Even so, when the program started in 1994, we had little more than the minimum of courses needed for the minor requirement (in addition to the new WOST intro and capstone, I think there were only about 6 or 8 discipline-based WOST designated courses available). And thus things more or less remained for the next decade, through Jean’s and my tenures as Directors. It would be interesting to see how the numbers of women faculty did or did not change through that period (in Religion, e.g., we hired a second woman in 1981 and then not another one for almost another decade). And, of course, it took time for what newly hired women there were to establish themselves at TCU.

Though the program remained small throughout my tenure, there was increased student interest—more students taking courses and participating in events, even if not actually minoring—largely because of the close working relationship I had with Marcy Paul, who was director of the erstwhile Women’s Resource Program in Student Development. This mutually supportive relationship between the academic program and Student Development was one of the positive aspects of TCU’s program, and quite important for our students at the time, who also included some men (see the photo on the first brochure!). There were other initiatives during my time as Director that only came to fruition afterward: I initiated and began development of the graduate Certificate program, and also worked on the early stages of what became the Women and Gender Institute.

After stepping down as Director, and up to the time of my retirement in 2016, I continued teach WGST designated courses and to serve on various committees, most recently chairing the student awards committee and organizing the student research presentation event in the spring semesters. I also served, with Joanne Green, as Interim Co-Director of WGST during Spring 2015, when Theresa Gaul was on leave. During that time, I led the development of new by-laws for the program and worked with Joanne in administering the program and hosting a range of events.

WOST, now WGST, has obviously boomed in the past 6 years, and clearly Theresa’s impressive leadership has had a great deal to do with that.
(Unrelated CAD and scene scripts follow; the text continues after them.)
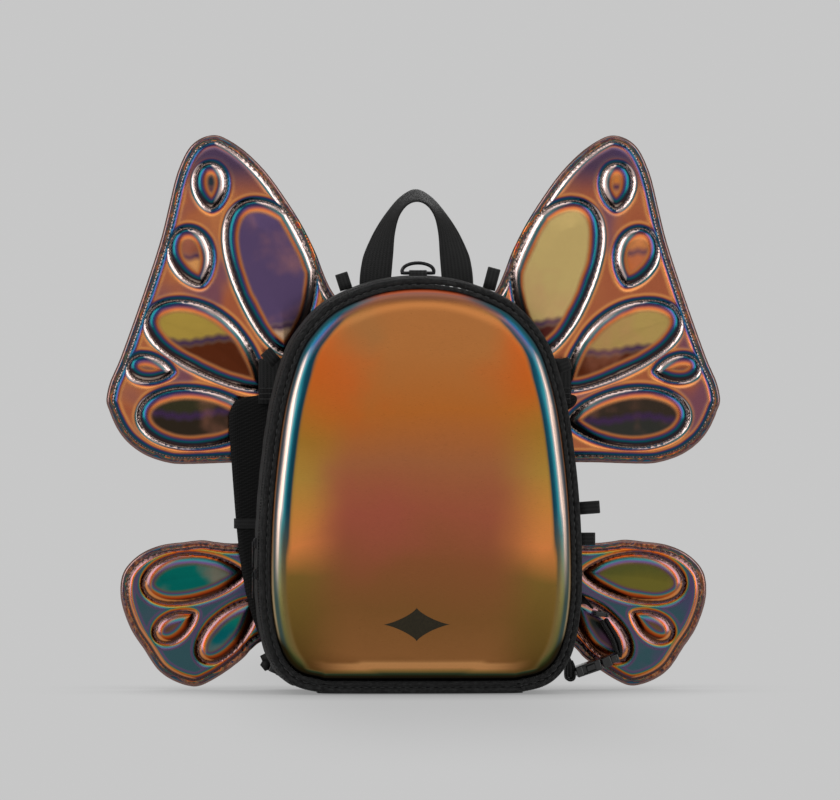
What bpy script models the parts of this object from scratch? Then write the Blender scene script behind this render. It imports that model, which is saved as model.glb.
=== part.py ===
"""Small winged backpack: a clamshell pack with a moulded front, straps and four quilted wings.

Metres, +Z up. The front faces -Y, the wearer's side faces +Y and X runs across the pack.
The origin is the centre of the flat bottom, which the pack stands on.
"""

from math import cos, pi, radians, sin

import bmesh
import bpy
from mathutils import Matrix, Vector

MM = 0.001
GAP = 0.3 * MM  # clearance between pieces that touch

# Pack body
PACK_HALF = [  # right half of the outline, (x, z) in mm, from the bottom centre to the crown
    (0, 0), (35, 0), (66, 0), (92, 4), (107, 12.5), (117, 27), (123, 47), (126.6, 76), (126.7, 112),
    (124.8, 150), (121, 188), (114.8, 228), (104, 266), (91, 288), (72, 306.5), (45, 319), (22, 324.5),
    (0, 326),
]
PACK_HEIGHT = 326 * MM
FRONT_Y = -44 * MM  # plane of the front trim
LID_BACK_Y = -33 * MM
BODY_FRONT_Y = -26 * MM
BODY_BACK_Y = 40 * MM
FABRIC = 1.6 * MM
WELT_R = 2.4 * MM
BINDING_R = 2.2 * MM
PANEL_INSET = 10.5 * MM
PANEL_DEPTH = 15 * MM  # how far the moulded front stands out of its rim
LID_CLEAR = 0.4 * MM  # keeps the lid off the floor

# Back system, front to back
PANEL_BACK_Y = 44 * MM
PAD_T = 5 * MM
STRAP_FRONT_Y = 50 * MM
STRAP_T = 8 * MM
WING_FRONT_Y = 64 * MM
SKIN_T = 0.5 * MM
CORE_T = 2.5 * MM
SPINE_HALF = 20 * MM
ROOT_X = 21.5 * MM  # hinge line of the wings on each side of the spine

# Webbing
WEB_W = 25 * MM
WEB_T = 1.4 * MM
BUCKLE_WEB_W = 20 * MM
LOOP_W = 10 * MM
LOOP_T = 1.0 * MM

# Wings: right-hand outlines, (x, z) in mm; the left wings are their mirror images
UPPER_WING = [
    (158.2, 438.3), (148.2, 435.3), (133.2, 425.3), (117.2, 409.3), (103.2, 390.3), (89.2, 368.3),
    (77.2, 344.3), (67.2, 319.3), (52, 300.3), (24, 284), (24, 192), (81.2, 181.3), (144.2, 179.3),
    (178.2, 178.3), (194.2, 179.3), (212.2, 185.3), (226.2, 195.3), (235.2, 207.3), (241.2, 221.3),
    (243.2, 229.3), (240.2, 243.3), (233.2, 259.3), (222.2, 289.3), (210.2, 324.3), (199.2, 359.3),
    (190.2, 397.3), (185.2, 413.3), (178.2, 427.3), (169.2, 435.3),
]
LOWER_WING = [
    (24, 122), (91.2, 118.5), (143.2, 115.5), (166.2, 118), (182.2, 116.5), (198.2, 114.5),
    (212.2, 109.5), (223.2, 101.5), (230.2, 91.5), (232.2, 78.5), (230.2, 64.5), (223.2, 46.5),
    (213.2, 31.5), (203.2, 16.5), (191.2, 7.5), (176.2, 2.5), (165.2, 4.5), (148.2, 14.5), (134.2, 25.5),
    (119.2, 38.5), (81.2, 46.5), (24, 55),
]

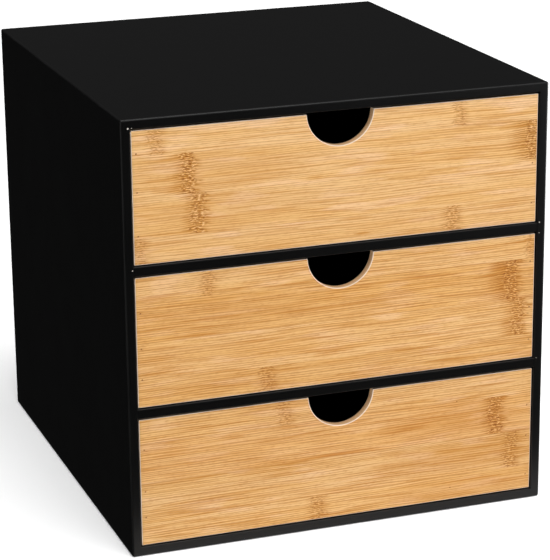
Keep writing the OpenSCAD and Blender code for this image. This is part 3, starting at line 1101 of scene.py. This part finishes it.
def mitredBoard(ring, node, corners):
    # the part of the ring between two mitres; corners are two (x, z) points of the skin
    shape = ring.copy()
    middleZ = (cadBox[0][2] + cadBox[1][2]) / 2
    boardMiddle = (Vector(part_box(node)[0]) + Vector(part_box(node)[1])) / 2
    for x, z in corners:
        normal = Vector((math.copysign(1, middleZ - z), 0, math.copysign(1, x)))
        corner = Vector((x, 0, z))
        if (boardMiddle - corner).dot(normal) < 0:
            normal.negate()
        geometry = shape.verts[:] + shape.edges[:] + shape.faces[:]
        sliced = bmesh.ops.bisect_plane(
            shape, geom=geometry, plane_co=corner, plane_no=normal, clear_inner=True, dist=weld
        )
        edges = [e for e in sliced["geom_cut"] if isinstance(e, bmesh.types.BMEdge)]
        bmesh.ops.edgeloop_fill(shape, edges=edges)
    bmesh.ops.recalc_face_normals(shape, faces=shape.faces)
    return shape


ring = carcassRing()
low, high = Vector(cadBox[0]), Vector(cadBox[1])
skinCorners = {
    "bottom_board": ((low.x, low.z), (high.x, low.z)),
    "top_board": ((low.x, high.z), (high.x, high.z)),
    "left_side_board": ((low.x, low.z), (low.x, high.z)),
    "right_side_board": ((high.x, low.z), (high.x, high.z)),
}
for node, corners in skinCorners.items():
    board = addPiece(f"{node}_painted", mitredBoard(ring, node, corners), blackPaint)
    for nails in ("corner_nails", "shelf_nails", "back_panel_nails"):
        cut(board, nailPieces[nails])
    smoothFaces(board)
    settle(board, node)
ring.free()
print("cabinet boards ready")


def easedBoard(node, radius, runs, coat=blackPaint):
    # a CAD board with its long arrises rounded
    shape = cadCopy(node)
    roundArrises(shape, squareEdges(shape, ease["shortest"], runs), radius)
    board = addPiece(f"{node}_painted", shape, coat)
    smoothFaces(board)
    settle(board, node)


for node in ("upper_shelf", "lower_shelf"):
    easedBoard(node, ease["rim"], "x")
easedBoard("back_panel", ease["board"], "xz", panelPaint)
print("shelves and back panel ready")


frontPlate = {
    "notchRadius": 19.5 * mm,
    "notchRise": 0.5 * mm,  # of the notch's centre above the top of the front
    "notchSteps": 72,
    "shortest": 0.3 * mm,  # the arc's own short edges are rounded too
    "sawnBelow": 0.3,  # a face that looks forward or back less than this is sawn
    "pocket": 1 * mm,  # how far a nail's bore runs on outwards past its head
    "grooveFit": 0.1 * mm,  # clearance round the bottom panel in its groove
}


def cutAway(piece, cutter):
    # the same, with a cutter that isn't needed again
    cut(piece, cutter)
    bpy.data.objects.remove(cutter)


def drawerFront(drawer):
    # the bamboo plate, its notch cut as a true arc, with bores and pockets for its nails
    node = f"{drawer}_drawer_front"
    low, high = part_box(node)
    radius, rise = frontPlate["notchRadius"], frontPlate["notchRise"]
    steps = frontPlate["notchSteps"]
    startAngle = math.asin(rise / radius)
    outline = [(low.x, high.z), (low.x, low.z), (high.x, low.z), (high.x, high.z)]
    for i in range(steps + 1):
        angle = startAngle + (math.pi - 2 * startAngle) * i / steps
        outline.append((radius * math.cos(angle), high.z + rise - radius * math.sin(angle)))
    shape = bmesh.new()
    face = shape.faces.new([shape.verts.new((x, low.y, z)) for x, z in outline])
    pushed = bmesh.ops.extrude_face_region(shape, geom=[face])
    moved = [v for v in pushed["geom"] if isinstance(v, bmesh.types.BMVert)]
    bmesh.ops.translate(shape, verts=moved, vec=(0, high.y - low.y, 0))
    bmesh.ops.recalc_face_normals(shape, faces=shape.faces)
    roundArrises(shape, squareEdges(shape, frontPlate["shortest"]), ease["front"])
    sawn = shape.faces.layers.float.new("sawn")
    for face in shape.faces:
        face[sawn] = 1.0 if abs(face.normal.y) < frontPlate["sawnBelow"] else 0.0
    piece = addPiece(f"{node}_bamboo", shape, bambooOf[drawer])
    cutAway(piece, makeNails(f"{node}_nails", "pocketCutter", frontPlate["pocket"]))

    groove = bmesh.new()
    bottomLow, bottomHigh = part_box(f"{drawer}_drawer_bottom")
    fit = Vector((1, 1, 1)) * frontPlate["grooveFit"]
    bmesh.ops.create_cube(groove, size=1)
    bmesh.ops.scale(groove, vec=bottomHigh - bottomLow + 2 * fit, verts=groove.verts)
    bmesh.ops.translate(groove, vec=(bottomLow + bottomHigh) / 2, verts=groove.verts)
    cutAway(piece, addPiece("grooveCutter", groove, bambooOf[drawer]))
    smoothFaces(piece)
    settle(piece, node)


for drawer in drawers:
    drawerFront(drawer)
    easedBoard(f"{drawer}_drawer_left_side", ease["board"], "yz")
    easedBoard(f"{drawer}_drawer_right_side", ease["board"], "yz")
    easedBoard(f"{drawer}_drawer_back", ease["board"], "x")
    easedBoard(f"{drawer}_drawer_bottom", ease["board"], "xy", panelPaint)
    print(drawer, "drawer ready")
Her leadership has helped channel what seems to me an underlying boom of more women faculty in general, more tenured women faculty, and more faculty of whatever gender who align themselves with feminist values. I’ve always enjoyed learning about the research of my colleagues and been frustrated at the lack of opportunities to engage with and celebrate their accomplishments. Thus, when I had some funding associated with my Weatherly professorship, I organized and funded what have become the annual Celebrations of WGST Faculty Research and Creative Activities. These events are, to my mind, what real celebrations should be—food! wine!—and succinct but memorable presentations of the amazing research accomplishments of women and men at TCU.